== Task description ==
Locate each line containing the string "with" and copy it out.

== Recorded data ==
============

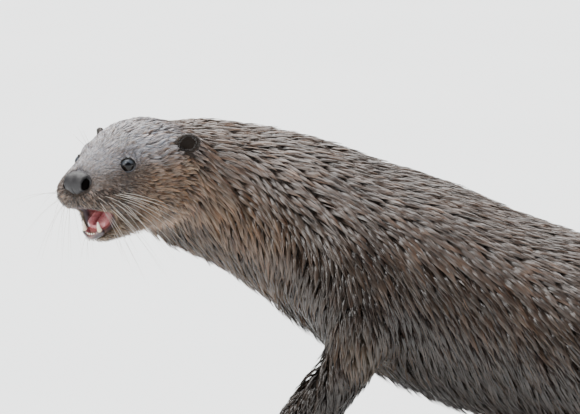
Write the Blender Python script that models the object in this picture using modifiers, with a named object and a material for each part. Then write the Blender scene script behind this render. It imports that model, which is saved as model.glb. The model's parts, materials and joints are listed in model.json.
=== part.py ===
"""A life-size river otter standing with its chest raised, its hindquarters low and its mouth open.

The animal faces -X with its left side towards -Y. Sizes below are millimetres and become metres when
a mesh is made. The flesh is fused from lofts along the spine, head, jaw and legs, and is then parted
with thin planar cuts. Eyes, ears, nose pad, tongue, canines and claws are seated in it afterwards.
"""

import math
from collections import namedtuple

import bmesh
import bpy
import numpy as np
from mathutils import Matrix, Vector

MM = 0.001
GAP = 0.3
FUSE_VOXEL = 2.4
FUSE_PASSES = 9
HEAD_TRIANGLES = 1580
BODY_TRIANGLES = 1580
RING_POINTS = 40
SPAN_STEPS = 5

# Head: its frame runs forward to the nose, left and up, from the point midway between the eyes.
HEAD_CENTRE = (39.5, -75.0, 264.0)
HEAD_YAW = 54.0
HEAD_PITCH = -8.0
JAW_HINGE = (-42.0, -28.0)
JAW_OPEN = 19.0
EYE_RADIUS = 6.8
EYE_AT = (0.4, 20.7, -4.2)
EAR_AT = (-50.0, 42.0, 2.5)
EAR_RADII = (9.8, 4.2, 9.0)
EAR_TURN = 52.0
NOSE_AT = (35.5, 0.0, -12.0)
NOSE_RADII = (8.8, 13.0, 9.3)
CANINE_SIDE = 7.0

# Body: each slice is a section across the spine, and its rise and drop are measured from its centre.
Slice = namedtuple("Slice", "x y z yaw pitch half_width rise drop")
SPINE = (
    Slice(78, -20, 245, 50, -2, 45, 43, 46),
    Slice(96, -9, 238, 36, 10, 50, 51.5, 50),
    Slice(122, -1, 228, 20, 17, 51, 58, 51),
    Slice(155, 2, 212, 6, 21, 56, 68, 54),
    Slice(200, 2, 191, 0, 21, 64, 77, 60),
    Slice(250, 2, 170, 0, 20, 71, 82, 71),
    Slice(310, 2, 147, 0, 20, 74, 81, 79),
    Slice(375, 2, 123, 0, 19, 76, 82, 76),
    Slice(440, 2, 104, 0, 15, 76, 80, 72),
    Slice(505, 3, 92, 0, 11, 73, 74, 66),
    Slice(565, 5, 84, 0, 9, 66, 66, 58),
    Slice(612, 8, 76, -3, 13, 54, 52, 47),
    Slice(652, 12, 62, -7, 19, 41, 38, 37),
    Slice(700, 18, 44, -9, 16, 32, 28, 29),
    Slice(762, 29, 29, -12, 10, 26, 22, 23),
    Slice(832, 45, 20, -16, 5, 21, 17, 18),
    Slice(902, 68, 14.5, -22, 3, 16, 13, 14.5),
    Slice(968, 97, 10.2, -27, 3, 11.5, 9.5, 11),
    Slice(1022, 127, 7.2, -30, 3, 7.6, 6.6, 8.2),
    Slice(1050, 143, 5.4, -31, 3, 4.4, 3.8, 6.0),
)
Plate = namedtuple("Plate", "forward half_width top bottom belt crest keel", defaults=(2.0, 2.0))
UPPER_HEAD = (
    Plate(42, 10, -16, -23, -20, 2.0, 2.0),
    Plate(39.5, 18, -11, -28, -19, 2.0, 2.4),
    Plate(36, 23, -5, -32, -19, 1.7, 3.0),
    Plate(31, 26, 0.5, -35, -19, 1.5, 3.6),
    Plate(22, 27.5, 5.5, -37.5, -19, 1.5, 4.0),
    Plate(11, 26.5, 10, -40.5, -19, 1.8, 4.0),
    Plate(0, 27.5, 13.5, -43, -19, 2.0, 3.6),
    Plate(-15, 34.5, 18.5, -48, -19, 2.2, 3.0),
    Plate(-34, 44, 21.8, -53, -19, 2.1, 2.4),
    Plate(-54, 46, 21.5, -56, -19, 2.0, 2.2),
    Plate(-74, 44, 18.5, -54, -18, 2.0, 2.0),
    Plate(-88, 38, 12, -46, -17, 2.0, 2.0),
)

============

== Task answer ==
Write the Blender Python script that models the object in this picture using modifiers, with a named object and a material for each part. Then write the Blender scene script behind this render. It imports that model, which is saved as model.glb. The model's parts, materials and joints are listed in model.json.
"""A life-size river otter standing with its chest raised, its hindquarters low and its mouth open.
The animal faces -X with its left side towards -Y. Sizes below are millimetres and become metres when
with thin planar cuts. Eyes, ears, nose pad, tongue, canines and claws are seated in it afterwards.